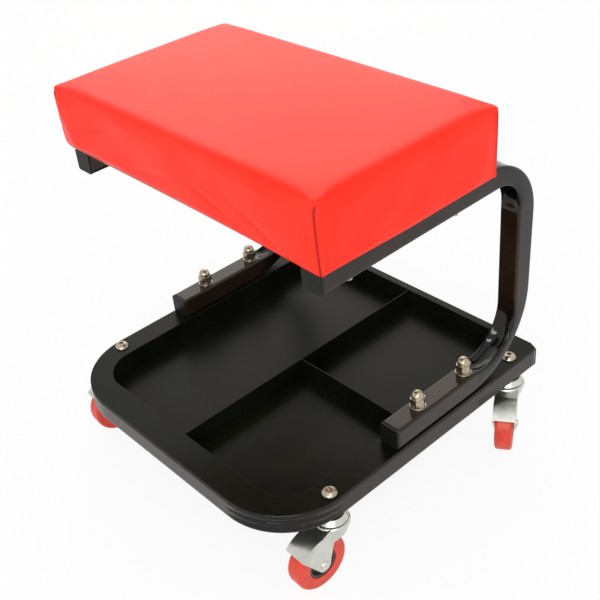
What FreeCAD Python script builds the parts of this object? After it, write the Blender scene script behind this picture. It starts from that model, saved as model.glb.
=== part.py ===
import FreeCAD, Part
import math
import os
import Sketcher

# Creeper seat: a padded box seat on two C-shaped legs of square tube, which stand on a U-shaped
# base tube with a divided tray and four swivel casters.
# Frame: X runs left to right along the seat, Y from the rounded front of the tray to the bent
# rear of the legs, Z up. The origin is on the floor, under the centre of the object's box.

doc = FreeCAD.newDocument("CreeperSeat")
sheet = doc.addObject("Spreadsheet::Sheet", "Sizes")
sheet.set("A1", "Size")
sheet.set("B1", "Value in millimetres, or as a share, count or angle")
sheet.set("C1", "Meaning")


class Size:
    # A value together with the sheet formula that gives it.
    def __init__(self, value, formula):
        self.value = float(value)
        self.formula = formula

    def __add__(self, other):
        return Size(self.value + numberOf(other), "(%s + %s)" % (self.formula, formulaOf(other)))

    def __radd__(self, other):
        return Size(numberOf(other) + self.value, "(%s + %s)" % (formulaOf(other), self.formula))

    def __sub__(self, other):
        return Size(self.value - numberOf(other), "(%s - %s)" % (self.formula, formulaOf(other)))

    def __rsub__(self, other):
        return Size(numberOf(other) - self.value, "(%s - %s)" % (formulaOf(other), self.formula))

    def __mul__(self, other):
        return Size(self.value * numberOf(other), "(%s * %s)" % (self.formula, formulaOf(other)))

    def __rmul__(self, other):
        return Size(numberOf(other) * self.value, "(%s * %s)" % (formulaOf(other), self.formula))

    def __truediv__(self, other):
        return Size(self.value / numberOf(other), "(%s / %s)" % (self.formula, formulaOf(other)))

    def __neg__(self):
        return Size(-self.value, "(-%s)" % self.formula)


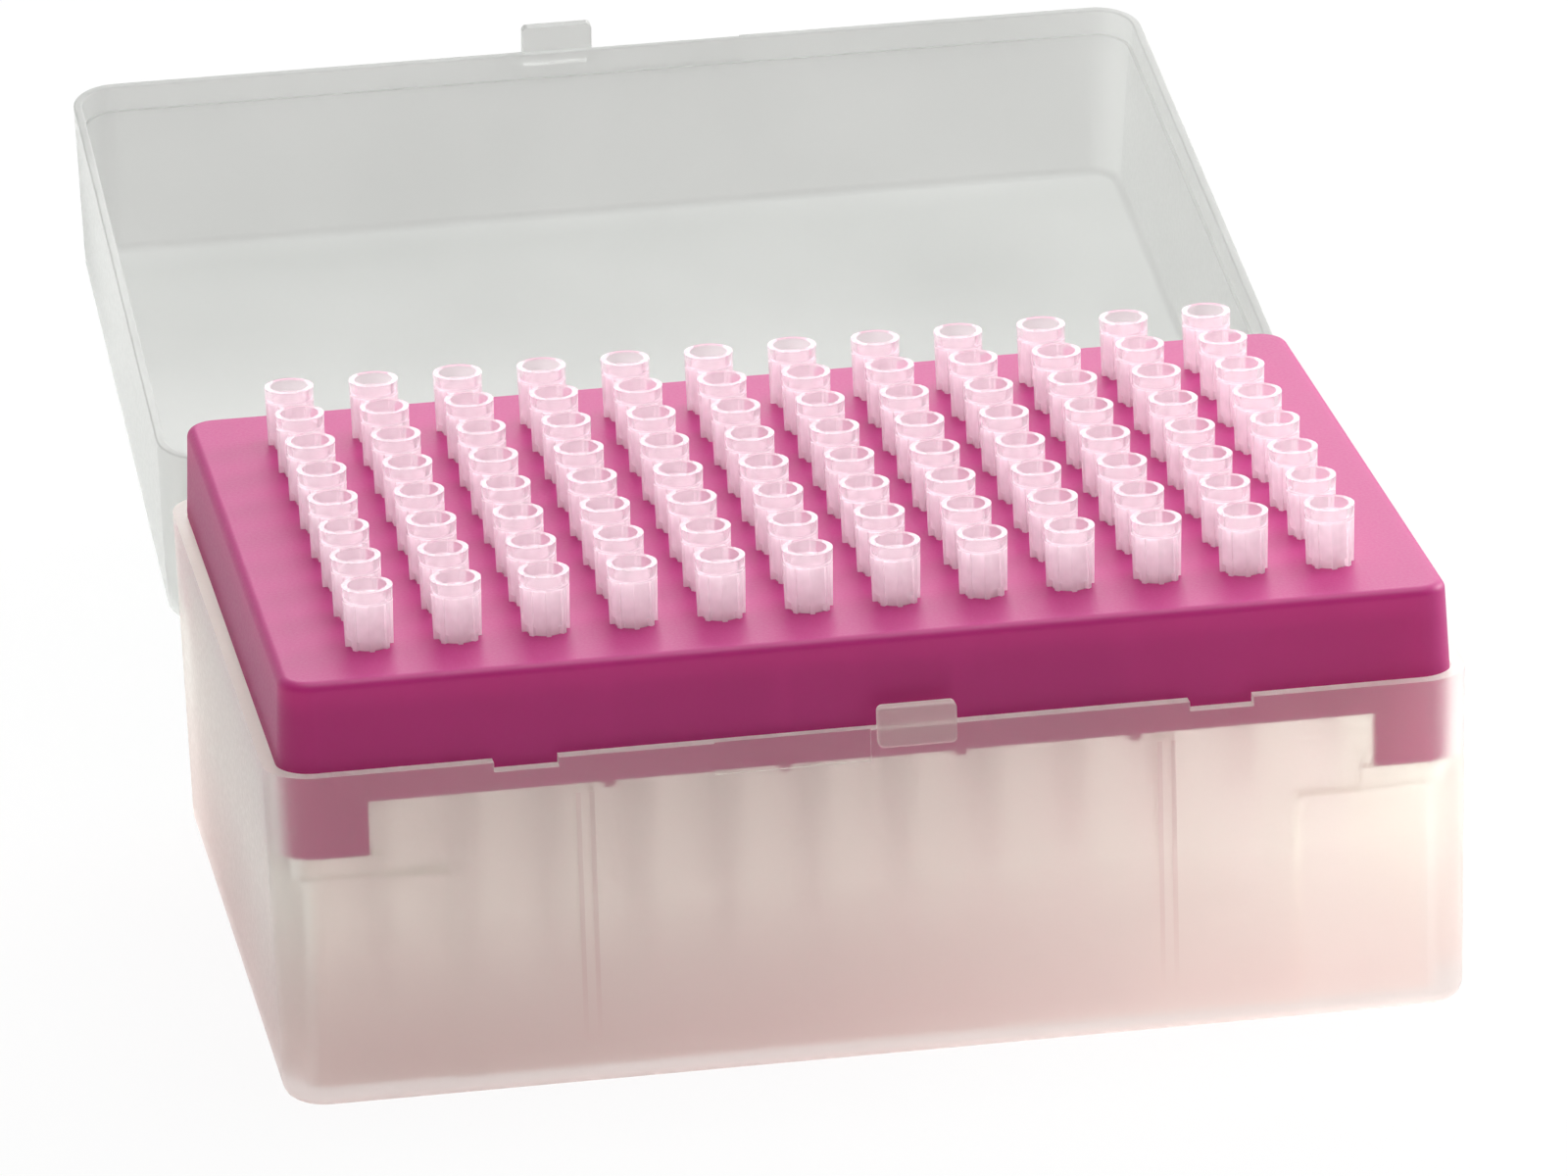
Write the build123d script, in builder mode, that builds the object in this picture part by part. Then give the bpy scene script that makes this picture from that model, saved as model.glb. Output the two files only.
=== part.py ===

# # # #

The request: Emit an exact copy of the lines spanning the start of the records to the line containing "import Sketcher", inclusive, and no other output.

Exercise answer:
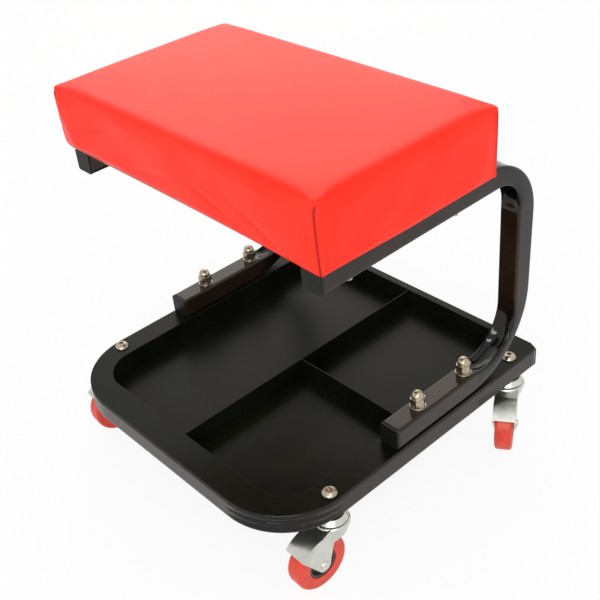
What FreeCAD Python script builds the parts of this object? After it, write the Blender scene script behind this picture. It starts from that model, saved as model.glb.
=== part.py ===
import FreeCAD, Part
import math
import os
import Sketcher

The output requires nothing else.